Section C: Long Answer Questions
Q1. Explain the kinetic theory of matter and how it relates to the three states of matter.
Solution: Kinetic theory states that all matter consists of tiny particles in constant motion. Particle movement determines state: solids have particles vibrating in fixed positions with strong intermolecular forces, liquids have particles sliding past each other with moderate forces, gases have particles moving randomly with weak forces. Higher temperature increases kinetic energy and particle movement, causing state changes.
Q2. Describe the process of diffusion and factors affecting its rate.
Solution: Diffusion is spontaneous mixing of particles of different substances. Rate depends on: temperature (higher temperature = faster diffusion due to increased kinetic energy), particle size (smaller particles diffuse faster), state of matter (gases > liquids > solids due to particle freedom), concentration gradient (greater difference = faster rate). Examples: perfume spreading in air, tea coloring water, sugar dissolving completely.
Q3. Compare and contrast the properties of solids, liquids, and gases.
Solution: Solids: fixed shape and volume, high density, incompressible, strong intermolecular forces, particles vibrate in fixed positions. Liquids: fixed volume but no fixed shape, medium density, slightly compressible, moderate forces, particles slide past each other. Gases: no fixed shape or volume, low density, highly compressible, weak forces, particles move randomly in all directions filling entire container.
Q4. Explain the different changes of state with examples and energy changes involved.

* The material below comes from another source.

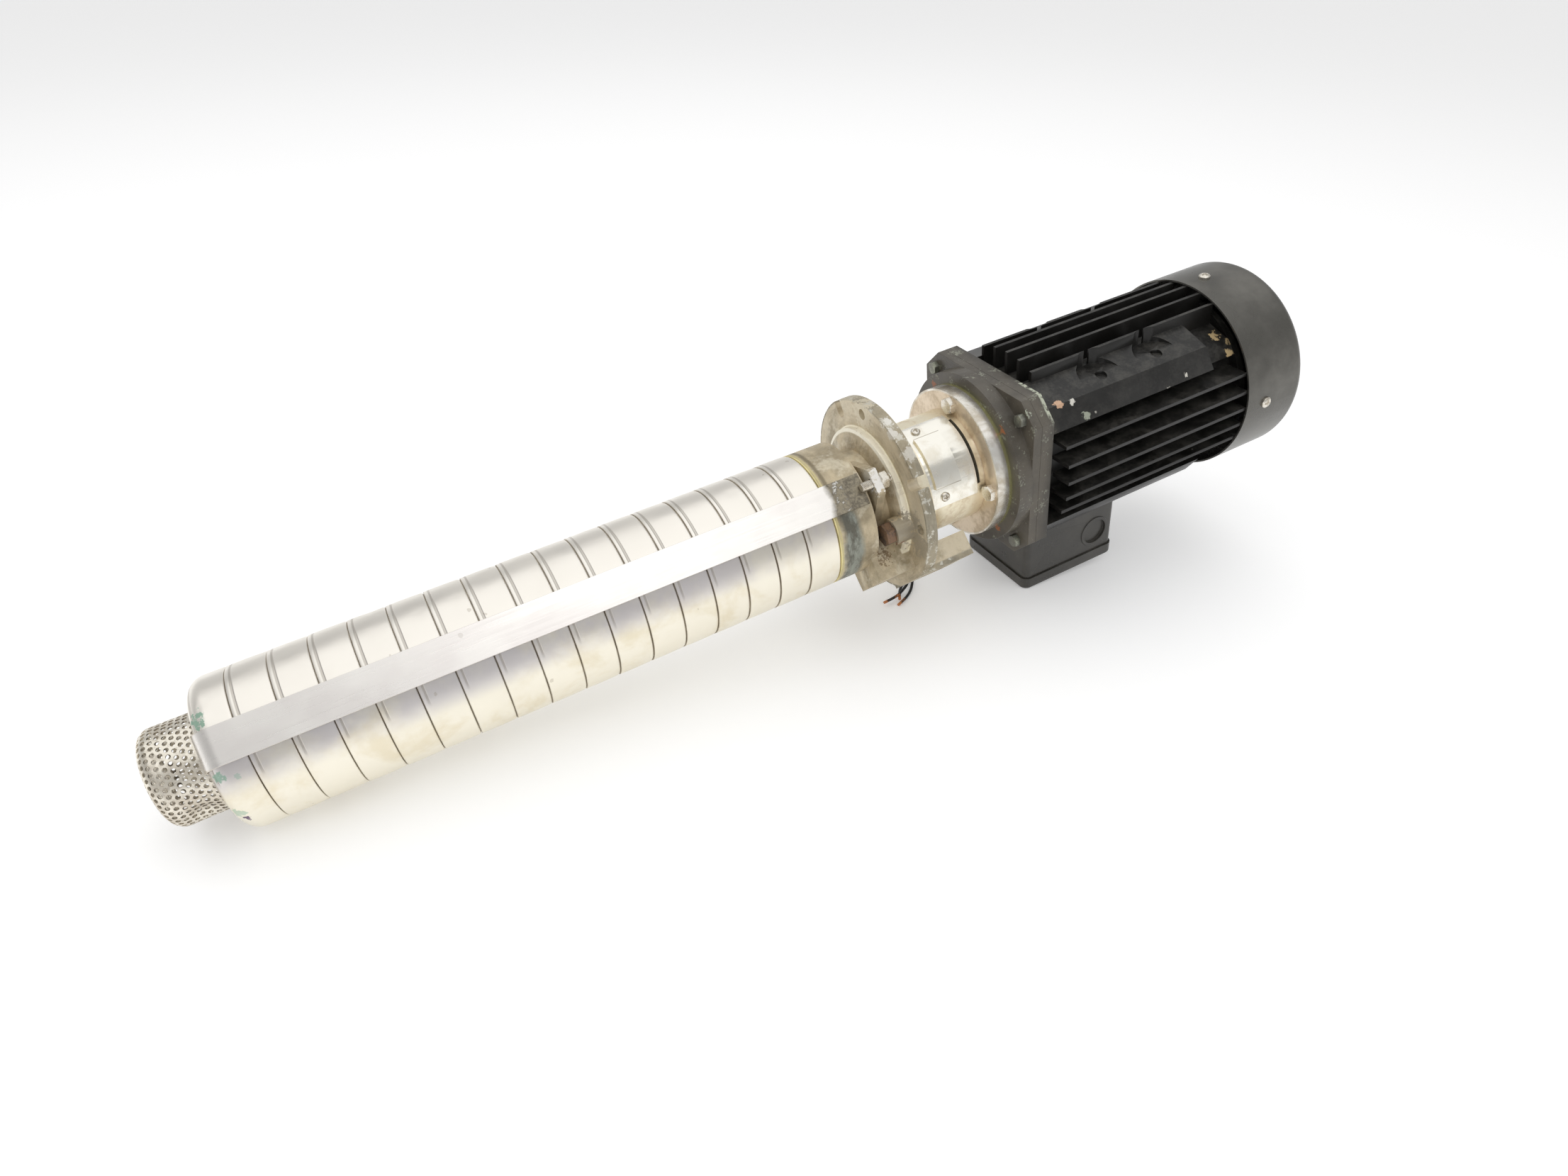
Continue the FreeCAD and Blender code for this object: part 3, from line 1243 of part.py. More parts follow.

Solution: Changes of state are physical processes: Melting (solid→liquid): ice to water at 0°C, heat absorbed to break intermolecular bonds. Freezing (liquid→solid): water to ice, heat released as bonds form. Vaporization (liquid→gas): water to steam at 100°C, heat absorbed to overcome attractions. Condensation (gas→liquid): steam to water, heat released. Sublimation (solid→gas): dry ice to CO₂, heat absorbed. All maintain chemical composition.
Q5. Distinguish between physical and chemical changes with detailed examples and characteristics.
Solution: Physical changes: no new substances formed, usually reversible, molecular composition unchanged, small energy changes. Examples: melting ice (H₂O remains H₂O), boiling water, dissolving salt (ions separate but don't change), cutting paper. Chemical changes: new substances formed with different properties, usually irreversible, molecular composition changes, large energy changes. Examples: burning paper (forms ash, CO₂, H₂O), rusting iron (Fe becomes Fe₂O₃), digestion (breaks complex molecules into simple ones), photosynthesis.
Q6. Explain Brownian motion and its significance in understanding particle theory.
Solution: Brownian motion is random zigzag movement of small particles suspended in fluid due to collision with fast-moving fluid particles. Discovered by Robert Brown in 1827. Significance: provides direct evidence for kinetic theory, proves particles are in constant motion, demonstrates molecular bombardment, shows temperature affects particle movement. Visible under microscope with pollen grains in water or smoke particles in air.
Q7. Describe the arrangement and motion of particles in different states of matter.
Solution: Solids: particles arranged in regular, fixed patterns (crystalline structure), held together by strong forces, only vibrational motion about fixed positions, closely packed with minimum empty space. Liquids: particles irregularly arranged but still close, moderate intermolecular forces, vibrational and translational motion allowing flow, some empty space. Gases: particles widely separated with maximum empty space, weak intermolecular forces, rapid random motion in all directions, particles independent of each other.
Q8. Explain why ice floats on water and relate this to particle arrangement.
Solution: Ice floats on water because it is less dense than liquid water. In ice, water molecules form a rigid crystalline structure with hexagonal arrangements, creating more space between molecules compared to liquid water where molecules are more closely packed and can move freely. The ice structure has density ~0.92 g/cm³ while liquid water has density 1.0 g/cm³. This unusual property is crucial for aquatic life survival during winter as ice forms an insulating layer on water surfaces.